Child 1 has just booked her gap year trip. She and a friend fly off to India at the end of March, from there they fly to Hanoi and have 12 weeks to work their way through Vietnam, Cambodia, Thailand and Malaysia to Singapore before they hop over to Bali then finish up in Australia. They don't have a specific return date but do have to be home to start their next exciting chapter at University. I am so very proud, she has worked full time since finishing her A levels and has already saved enough to pay for her flights.

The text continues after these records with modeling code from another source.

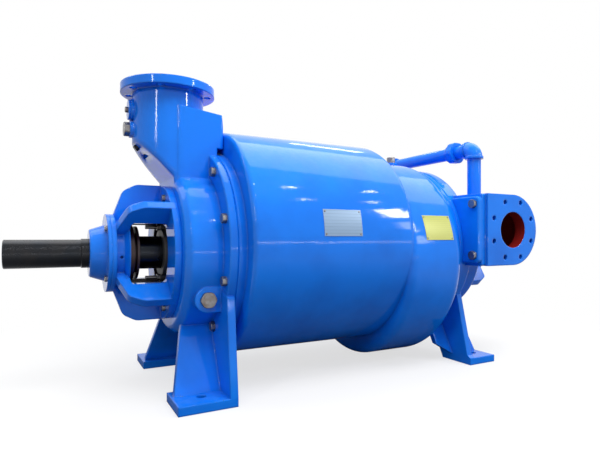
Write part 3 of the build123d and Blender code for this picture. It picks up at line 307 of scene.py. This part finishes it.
def build_dust_group():
    """Dust that settles on faces that look up, broken up by noise."""
    tree, entry, result = group_tree("Settled dust", [("Amount", 0.2), ("Patch Scale", 30.0)], ["Mask"])
    surface = tree.nodes.new("ShaderNodeNewGeometry")
    upward = ranged(tree, parts_of(tree, surface.outputs["Normal"])["Z"], 0.35, 1.0)
    patches = object_noise(tree, 30.0, 5.0, 0.6)
    tree.links.new(entry.outputs["Patch Scale"], patches.inputs["Scale"])
    broken = ranged(tree, patches.outputs["Fac"], 0.35, 0.75)
    both = math_node(tree, "MULTIPLY", upward, broken)
    mask = math_node(tree, "MULTIPLY", both, entry.outputs["Amount"], True)
    tree.links.new(mask, result.inputs["Mask"])
    return tree


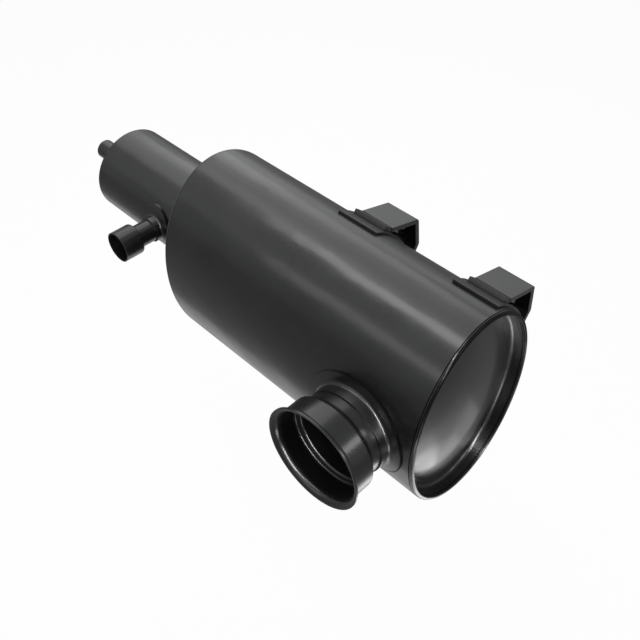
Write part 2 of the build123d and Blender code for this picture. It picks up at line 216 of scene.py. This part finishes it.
def enamel_relief(tree, place, position, weld):
    """Slow waves of the sheet, the ripples of a weld run where there is one, and orange peel on top."""
    peel = add_node(tree, "ShaderNodeTexNoise", inputs={"Scale": per_metre(ORANGE_PEEL), "Detail": 2.0},
                    links={"Vector": place})
    wave = add_node(tree, "ShaderNodeTexNoise", inputs={"Scale": per_metre(SHEET_WAVE), "Detail": 1.0},
                    links={"Vector": place})
    normal = add_node(tree, "ShaderNodeBump", inputs={"Strength": WAVE_KEPT, "Distance": WAVE_HEIGHT},
                      links={"Height": wave.outputs["Fac"]}).outputs["Normal"]
    if weld:
        ripple = weld_ripple(tree, position, *weld)
        normal = add_node(tree, "ShaderNodeBump",
                          inputs={"Strength": RIPPLE_KEPT, "Distance": RIPPLE_HEIGHT},
                          links={"Height": ripple, "Normal": normal}).outputs["Normal"]
    return add_node(tree, "ShaderNodeBump", inputs={"Strength": PEEL_KEPT, "Distance": PEEL_HEIGHT},
                    links={"Height": peel.outputs["Fac"], "Normal": normal}).outputs["Normal"]


def enamel_unshaded_share(tree, position, shaded_bands, opening):
    """1 on enamel in the open, less where shade is painted: in nooks, found by ambient occlusion, and in the
    shaded bands.
    """
    # Painted shade: the shine fades where ambient occlusion finds a nook
    nook = add_node(tree, "ShaderNodeAmbientOcclusion", {"samples": 8}, inputs={"Distance": NOOK_REACH})
    unshaded = add_node(tree, "ShaderNodeMapRange", inputs={"From Min": 0.25, "From Max": 0.80, "To Min": 0.1},
                     links={"Value": nook.outputs["AO"]}).outputs["Result"]
    for depth, *limits in shaded_bands:
        inside = unshaded
        for axis, low, high, soft in limits:
            value = radius_from(tree, position, opening) if axis == "R" else position.outputs[axis]
            inside = add_node(tree, "ShaderNodeMath", {"operation": "MULTIPLY"},
                              links={0: inside, 1: between(tree, value, low, high, soft)}).outputs["Value"]
        lost = add_node(tree, "ShaderNodeMath", {"operation": "MULTIPLY"}, inputs={1: depth},
                        links={0: inside})
        unshaded = add_node(tree, "ShaderNodeMath", {"operation": "SUBTRACT", "use_clamp": True},
                         links={0: unshaded, 1: lost.outputs["Value"]}).outputs["Value"]
    return unshaded


def semi_gloss_black_paint(name, shaded_bands=(), opening=None, weld=None):
    """Heat-resistant black enamel sprayed on sheet steel: near-black and semi-gloss, over slow waves of the
    sheet, with a fine orange peel and a little settled dust. Painted shade takes its shine away in nooks,
    found by ambient occlusion, and in the shaded bands. Each band has its depth and one or more limits (axis,
    low, high, soft width) and lies where all of them hold; R is the distance from the opening's axis. A weld
    is given as its ring and the pitch of its ripples."""
    material, tree, output = new_material(name)
    place = add_node(tree, "ShaderNodeTexCoord").outputs["Object"]
    position = add_node(tree, "ShaderNodeSeparateXYZ", links={"Vector": place})
    patches = add_node(tree, "ShaderNodeTexNoise",
                       inputs={"Scale": per_metre(TONE_PATCH), "Detail": 4.0, "Roughness": 0.55},
                       links={"Vector": place}).outputs["Fac"]
    relief = enamel_relief(tree, place, position, weld)
    unshaded = enamel_unshaded_share(tree, position, shaded_bands, opening)
    shine = add_node(tree, "ShaderNodeMath", {"operation": "MULTIPLY"}, inputs={1: ENAMEL_SHINE},
                     links={0: unshaded})
    skin = add_node(tree, "ShaderNodeMath", {"operation": "MULTIPLY"}, inputs={1: SKIN_WEIGHT},
                    links={0: unshaded})
    enamel = add_node(tree, "ShaderNodeBsdfPrincipled", inputs={"Coat Roughness": SKIN_ROUGHNESS},
                      links={"Base Color": enamel_colour(tree, place, patches),
                             "Roughness": enamel_roughness(tree, patches),
                             "Specular IOR Level": shine.outputs["Value"],
                             "Coat Weight": skin.outputs["Value"],
                             "Coat Normal": relief, "Normal": relief})
    tree.links.new(enamel.outputs["BSDF"], output.inputs["Surface"])
    return material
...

Although, I have known about roots and wings it is now that I am really appreciating the importance of both. However, what I am now poignantly aware of is that without roots our children can't really develop wings.Roots are so important, for all children. A safe, secure place where they can try new things, knowing that no matter what happens there is someone in the background to support and help them. So far, child one knows her roots and has found her wings. 2 and 3 are still learning about roots but, they know we are here for them, they are just beginning to try new things and looking for their place in the world and this can be tricky from a parenting view. But, therapeutic parenting is something that is built into developing roots. Unconditional love, gentle giving of praise, natural consequences. All these help our children to flourish and thrive. My birth childen of course have an advantage, they have only ever known our desire to give them roots enabling them to try and fly, knowing that we are there to help them when life goes wrong. Child 4 comes from a different place and we have to help him recognise where his safe roots are and that they actually exist. This is often difficult but also so very rewarding. With Christmas in the air, he is finding the change in routines and the building excitement overwhelming. He is clingy, demanding, quick to anger and just as quick to tears. But, he is learning to articulate his feelings. In between throwing his dinner at his sister, pulling chairs over and slamming doors he has told me, well screamed at me that he is angry and I am making it worse and in the midst of a "tantrum" he has sought out my lap as a means of regulating his rage, calming down almost as quick as losing his temper. It is these moments that give me hope, he knows that he is safe at home with us, he even very occasionally will just find me for a cuddle and will quietly say sorry for calling me a bum hole.
We have to work on the roots first, making sure that they are strong and stable, that they can withstand the ups and downs of life, before our children can attempt to fly, it's just sometimes so damn hard working on the roots.